At 2:06 AM, Anonymous Anonymous said...

17,000? Make that ...

The 17K will bring the combined Iraq and Aghan deployments to 200,000, a bit more than it was at the peak of the Iraq 'surge' in late 2007.

I was considering whether to grump about expecting the 17 to turn into 25 or 30K, when I saw that Gen McKiernan and the LA Times beat me to it. Can you say "escalation..."

http://www.latimes.com/news/nationworld/world/la-fg-us-afghan19-2009feb19,0,7355093.story
"McKiernan said that last year he had forecast the need for an additional 30,000 troops for 2009 and beyond. The 17,000 ordered Tuesday, combined with the earlier assignment of an Army brigade of about 3,500 from the 10th Mountain Division, provides two-thirds of the need, he said.

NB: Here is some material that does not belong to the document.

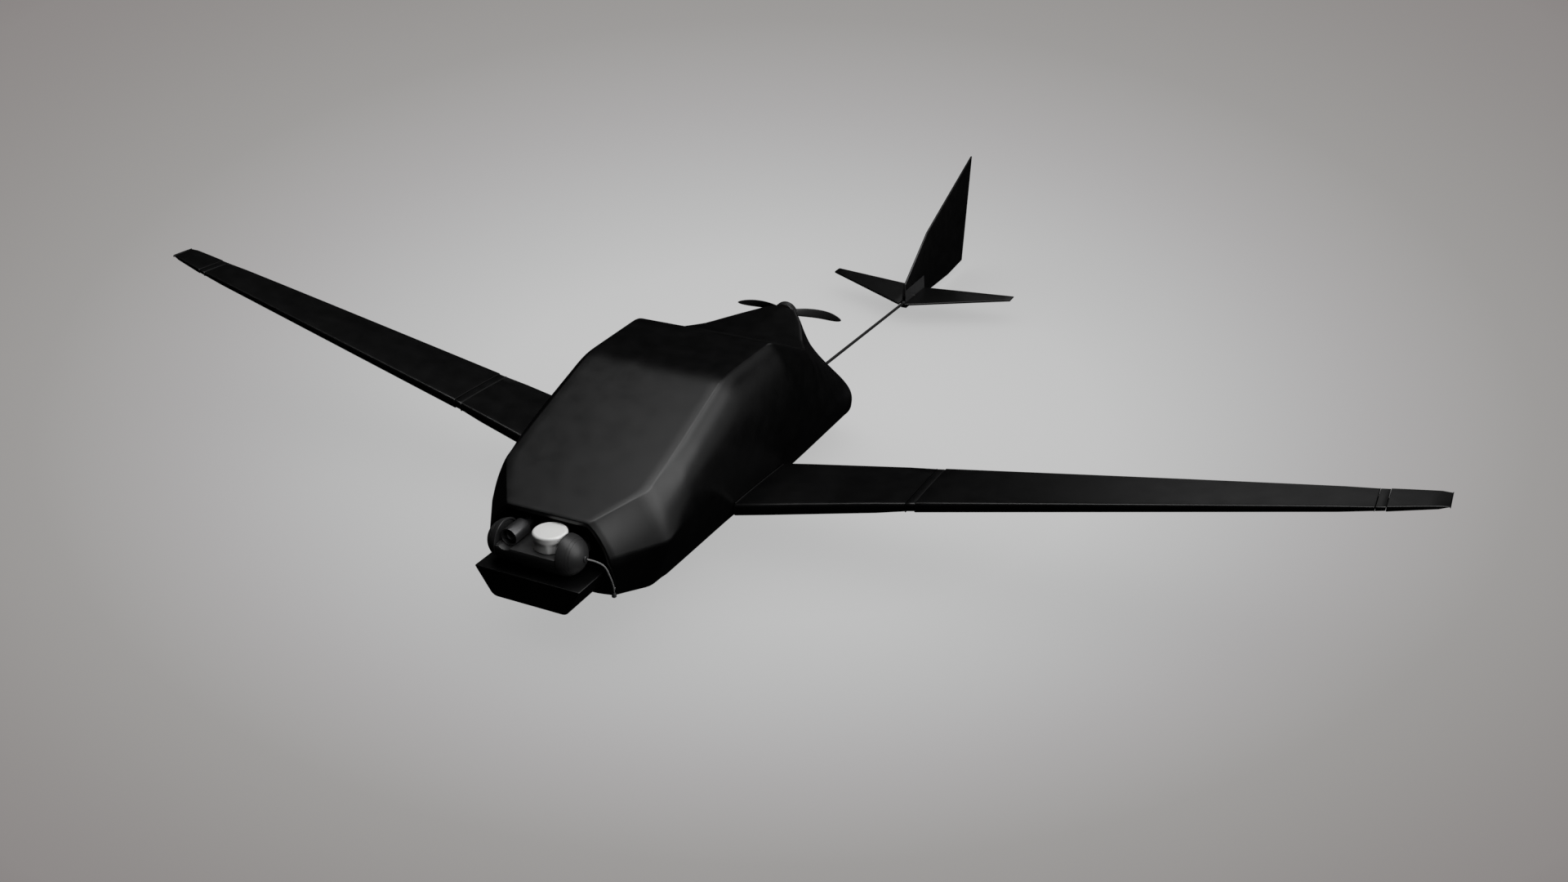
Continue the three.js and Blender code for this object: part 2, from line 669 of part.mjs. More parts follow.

The other 10,000 or so troops could be sought this year or next if military reviews indicated the need for them, McKiernan said."

 
At 12:53 PM, Blogger Ajaz Haque said...

I agree with karlof 1 that South Asia could face catastrophic effects of global warming. The Himalayan ice caps are melting and if warming were to increase substantially, massive flooding could wipe off almost all of Pakistan (main food source for Afghanistan)western part of India (the breadbasket of India) leaving 1.5 billion people hungry. Seems like a doomsday scenario, it is.

Meanwhile US bombing is killing more and more civilians in Afghanistan and Pakistan which is playing right in the hands of the Taliban.

 
At 9:14 AM, Anonymous Anonymous said...

Can we get cell phone alerts on these deals?

Hilly's in China and Obama knows who his boss is; the money should be okay even with the foreclosure.